The announcement came just days before the US president is set to surrender power to Donald Trump, and is certain to face legal challenges and fierce objections from Republicans.

Supporters rallying last month in New York for the ERA to become the 28th Amendment. Picture: Milo Hess/Zuma Press/WSJ
Supporters rallying last month in New York for the ERA to become the 28th Amendment. Picture: Milo Hess/Zuma Press/WSJ

US President Joe Biden moved to enshrine the Equal Rights Amendment in the Constitution, declaring that the measure to prohibit sex-based discrimination had cleared the necessary hurdles to go into effect after a half-century of debate.

The announcement came just days before Biden is set to surrender power to President-elect Donald Trump, and it was certain to face legal challenges and fierce objections from Republicans.

“We, as a nation, must affirm and protect women’s full equality once and for all,” Biden said.

“I affirm what I believe and what three-fourths of the states have ratified: The 28th Amendment is the law of the land, guaranteeing all Americans equal rights and protections under the law regardless of their sex,” he added.

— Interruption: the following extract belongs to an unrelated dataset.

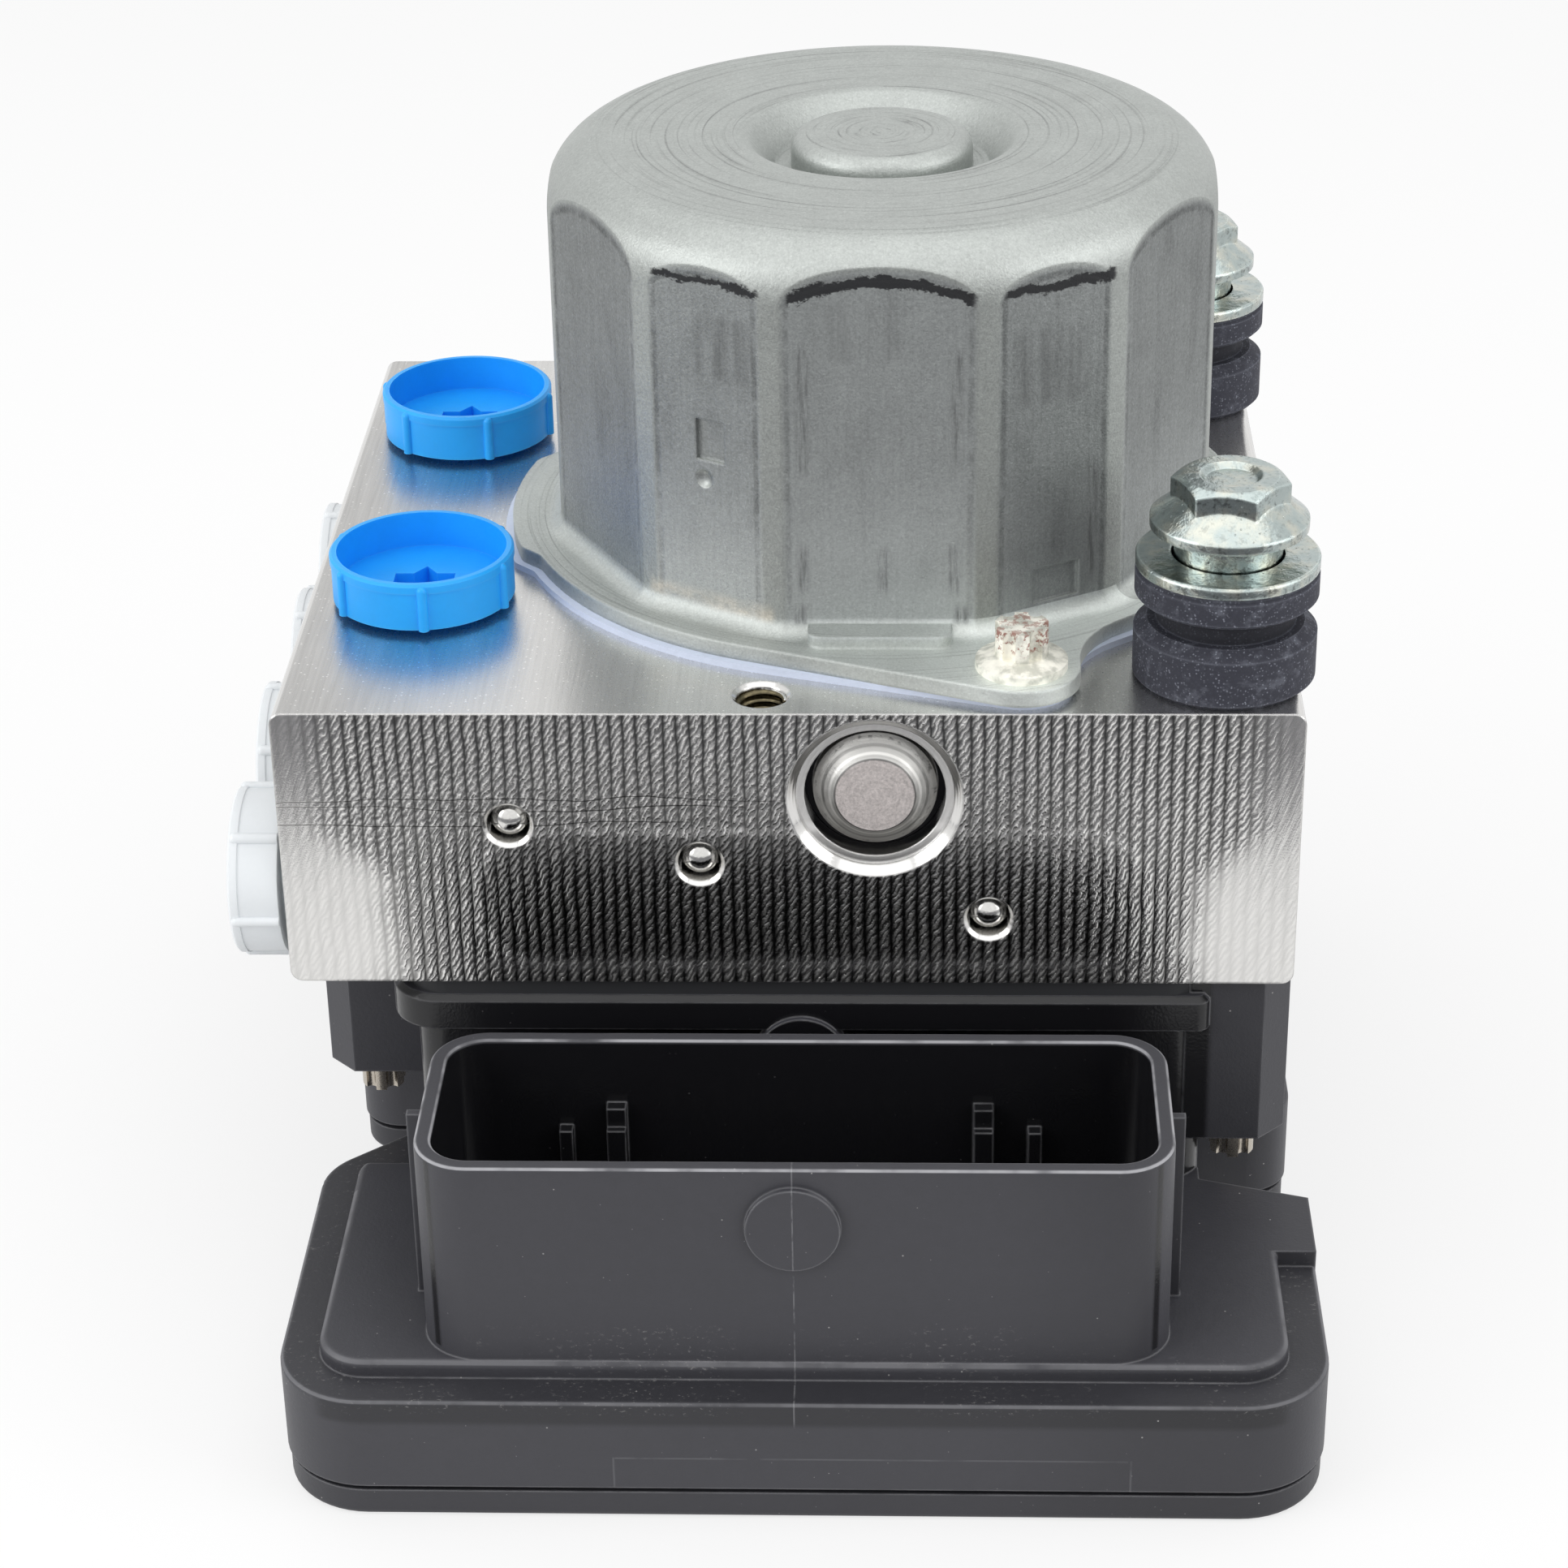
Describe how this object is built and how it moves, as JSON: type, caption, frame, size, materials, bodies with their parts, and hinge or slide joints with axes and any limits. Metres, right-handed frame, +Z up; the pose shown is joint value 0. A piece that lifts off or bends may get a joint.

A senior administration official said Biden was stating an opinion that the amendment had been ratified. It wasn’t clear if Biden’s statement had any legal and practical weight.

Biden’s statement fell short of a request 46 Democratic senators signed in late November urging him to direct the Constitution’s official custodian, US Archivist Colleen Shogan, to formally publish the ERA as a ratified amendment.

Both Shogan, a Biden appointee, and her predecessor concluded the archivist lacks authority to recognise the ERA’s ratification more than 40 years after a congressionally set deadline expired.

“Ultimately this is going to be decided in court,” the senior administration official said. “But I think this statement makes loud and clear this administration and this president’s belief.”

President Jimmy Carter signing an extension of the Equal Rights Amendment at the White House in 1978. Picture: National Archives/Reuters/WSJ
President Jimmy Carter signing an extension of the Equal Rights Amendment at the White House in 1978. Picture: National Archives/Reuters/WSJ

Still, Sen. Kirsten Gillibrand (D., N.Y.), who led the Senate push to persuade Biden to take action on the ERA before he leaves office, called the president’s move “an incredible moment for reproductive freedom, and a historic day for equality.”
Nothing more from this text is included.